• **RECORDED INFORMATION**
++++++++

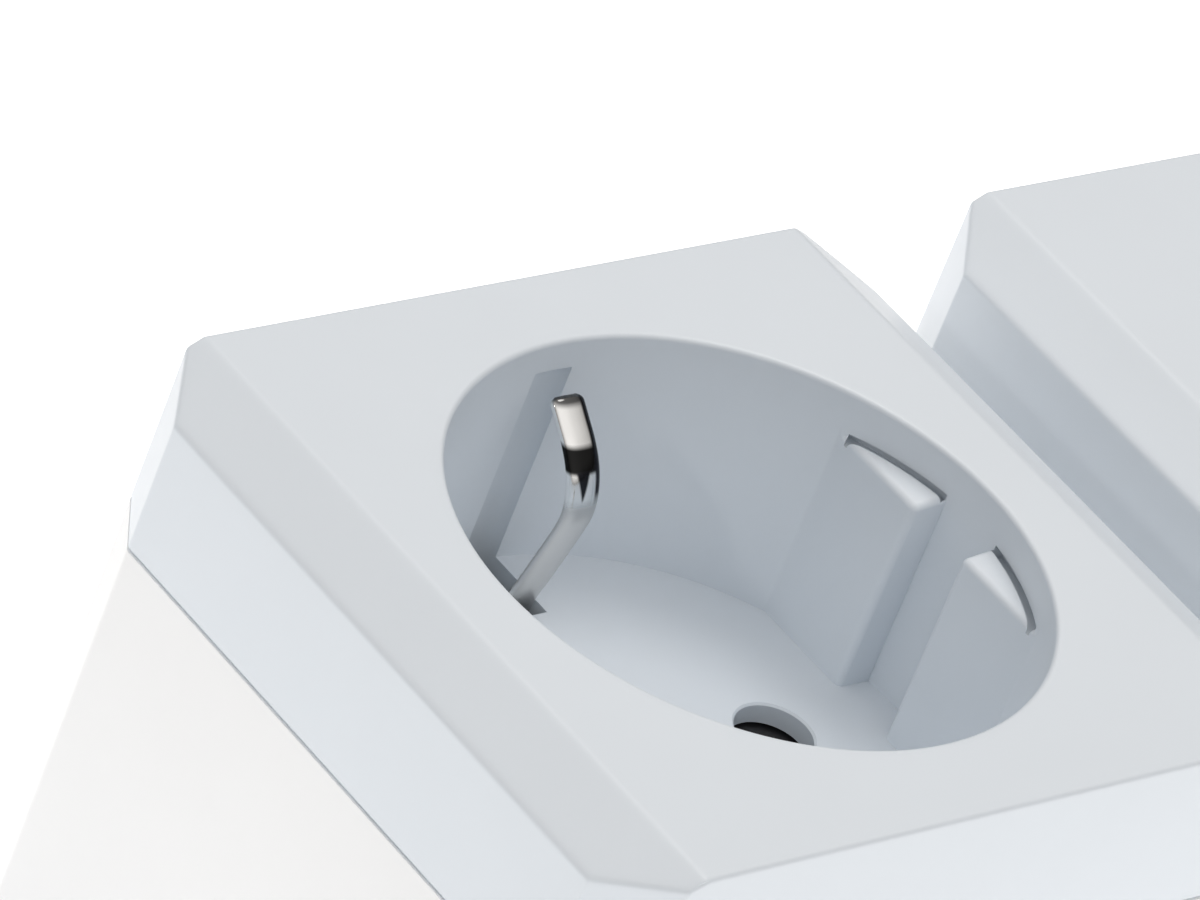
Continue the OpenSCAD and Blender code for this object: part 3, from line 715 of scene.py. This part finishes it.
def soften(node, width):
    """Rounds a CAD node's hard edges with modifiers only: weld, clear flat faces, bevel, weighted normals."""
    piece = NODES[node]
    weld = piece.modifiers.new("weld", "WELD")
    weld.merge_threshold = 0.002 * MM
    flat = piece.modifiers.new("flat", "DECIMATE")
    flat.decimate_type = "DISSOLVE"
    flat.angle_limit = math.radians(0.5)
    bevel = piece.modifiers.new("soften", "BEVEL")
    bevel.width = width * MM
    bevel.segments = 3
    bevel.limit_method = "ANGLE"
    bevel.angle_limit = math.radians(30)
    weighted = piece.modifiers.new("weighted", "WEIGHTED_NORMAL")
    weighted.keep_sharp = True


def dress_cad_nodes():
    """Gives every CAD node its material, and the larger mouldings soft edges."""
    slots = {s["node"]: s["material_slot"] for s in frame["record"]["subparts"]}
    for name, piece in NODES.items():
        piece.data.materials.clear()
        piece.data.materials.append(MATERIALS[slots[name]])
    for node in ("base_housing", "bottom_plate"):
        soften(node, 0.25)
    for node in ("cable_gland", "rubber_feet"):
        soften(node, 0.2)


# ---------------------------------------------------------------- floor


def add_floor():
    """A round floor with a painted pool of light: it glows under the block, and its colour and glow fade to
    grey away from it.
    """
    bm = bmesh.new()
    bmesh.ops.create_circle(bm, cap_ends=True, segments=96, radius=4)
    floor = bmesh_object(bm, "floor")
    material, shader = new_material("floor_painted_light", (0.9, 0.9, 0.9), 0.6)
    nodes, links = material.node_tree.nodes, material.node_tree.links
    coordinates = nodes.new("ShaderNodeTexCoord")
    away = nodes.new("ShaderNodeVectorMath")
    away.operation = "LENGTH"
    links.new(coordinates.outputs["Object"], away.inputs[0])
    fade_start, fade_end = 0.2, 0.42
    # painted light: both the floor's colour and its glow fall off with distance from the block
    for socket, near, far in (("Base Color", 0.9, 0.3), ("Emission Color", 1.0, 0.03)):
        fade = nodes.new("ShaderNodeMapRange")
        fade.inputs["From Min"].default_value = fade_start
        fade.inputs["From Max"].default_value = fade_end
        fade.inputs["To Min"].default_value = near
        fade.inputs["To Max"].default_value = far
        links.new(away.outputs["Value"], fade.inputs["Value"])
        links.new(fade.outputs[0], shader.inputs[socket])
    shader.inputs["Emission Strength"].default_value = 0.78
    floor.data.materials.append(material)


bpy.context.scene.view_settings.view_transform = "Standard"
add_camera()
add_world()
add_overhead()
add_well_wash()
dress_cad_nodes()
build_covers()
for way in WAYS:
    build_clip(way, 1, "back")
    build_clip(way, -1, "front")
add_floor()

++++++++

• **GIVEN TASK**
Show the data once more, exactly as it was written.

• **ANSWER TO THIS PROBLEM**
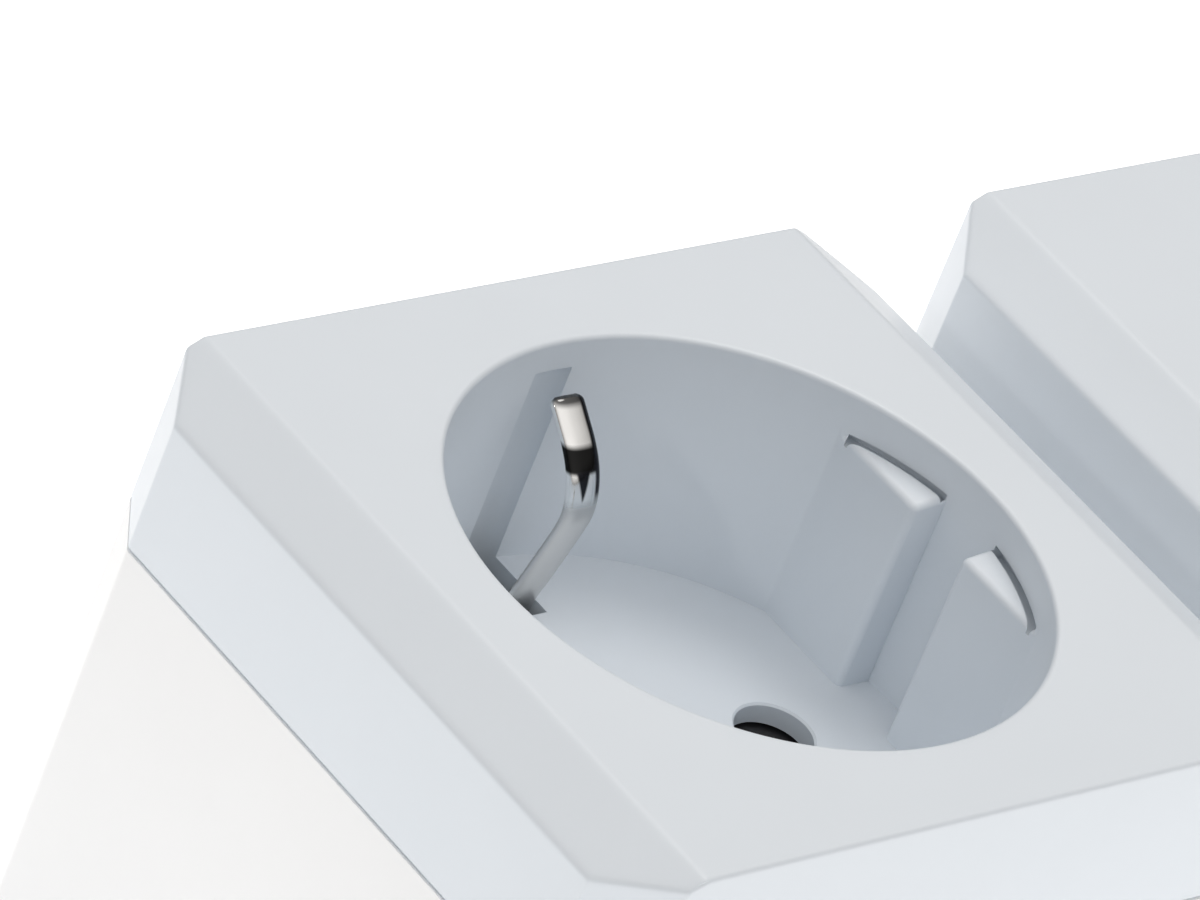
Continue the OpenSCAD and Blender code for this object: part 3, from line 715 of scene.py. This part finishes it.
def soften(node, width):
    """Rounds a CAD node's hard edges with modifiers only: weld, clear flat faces, bevel, weighted normals."""
    piece = NODES[node]
    weld = piece.modifiers.new("weld", "WELD")
    weld.merge_threshold = 0.002 * MM
    flat = piece.modifiers.new("flat", "DECIMATE")
    flat.decimate_type = "DISSOLVE"
    flat.angle_limit = math.radians(0.5)
    bevel = piece.modifiers.new("soften", "BEVEL")
    bevel.width = width * MM
    bevel.segments = 3
    bevel.limit_method = "ANGLE"
    bevel.angle_limit = math.radians(30)
    weighted = piece.modifiers.new("weighted", "WEIGHTED_NORMAL")
    weighted.keep_sharp = True


def dress_cad_nodes():
    """Gives every CAD node its material, and the larger mouldings soft edges."""
    slots = {s["node"]: s["material_slot"] for s in frame["record"]["subparts"]}
    for name, piece in NODES.items():
        piece.data.materials.clear()
        piece.data.materials.append(MATERIALS[slots[name]])
    for node in ("base_housing", "bottom_plate"):
        soften(node, 0.25)
    for node in ("cable_gland", "rubber_feet"):
        soften(node, 0.2)


# ---------------------------------------------------------------- floor


def add_floor():
    """A round floor with a painted pool of light: it glows under the block, and its colour and glow fade to
    grey away from it.
    """
    bm = bmesh.new()
    bmesh.ops.create_circle(bm, cap_ends=True, segments=96, radius=4)
    floor = bmesh_object(bm, "floor")
    material, shader = new_material("floor_painted_light", (0.9, 0.9, 0.9), 0.6)
    nodes, links = material.node_tree.nodes, material.node_tree.links
    coordinates = nodes.new("ShaderNodeTexCoord")
    away = nodes.new("ShaderNodeVectorMath")
    away.operation = "LENGTH"
    links.new(coordinates.outputs["Object"], away.inputs[0])
    fade_start, fade_end = 0.2, 0.42
    # painted light: both the floor's colour and its glow fall off with distance from the block
    for socket, near, far in (("Base Color", 0.9, 0.3), ("Emission Color", 1.0, 0.03)):
        fade = nodes.new("ShaderNodeMapRange")
        fade.inputs["From Min"].default_value = fade_start
        fade.inputs["From Max"].default_value = fade_end
        fade.inputs["To Min"].default_value = near
        fade.inputs["To Max"].default_value = far
        links.new(away.outputs["Value"], fade.inputs["Value"])
        links.new(fade.outputs[0], shader.inputs[socket])
    shader.inputs["Emission Strength"].default_value = 0.78
    floor.data.materials.append(material)


bpy.context.scene.view_settings.view_transform = "Standard"
add_camera()
add_world()
add_overhead()
add_well_wash()
dress_cad_nodes()
build_covers()
for way in WAYS:
    build_clip(way, 1, "back")
    build_clip(way, -1, "front")
add_floor()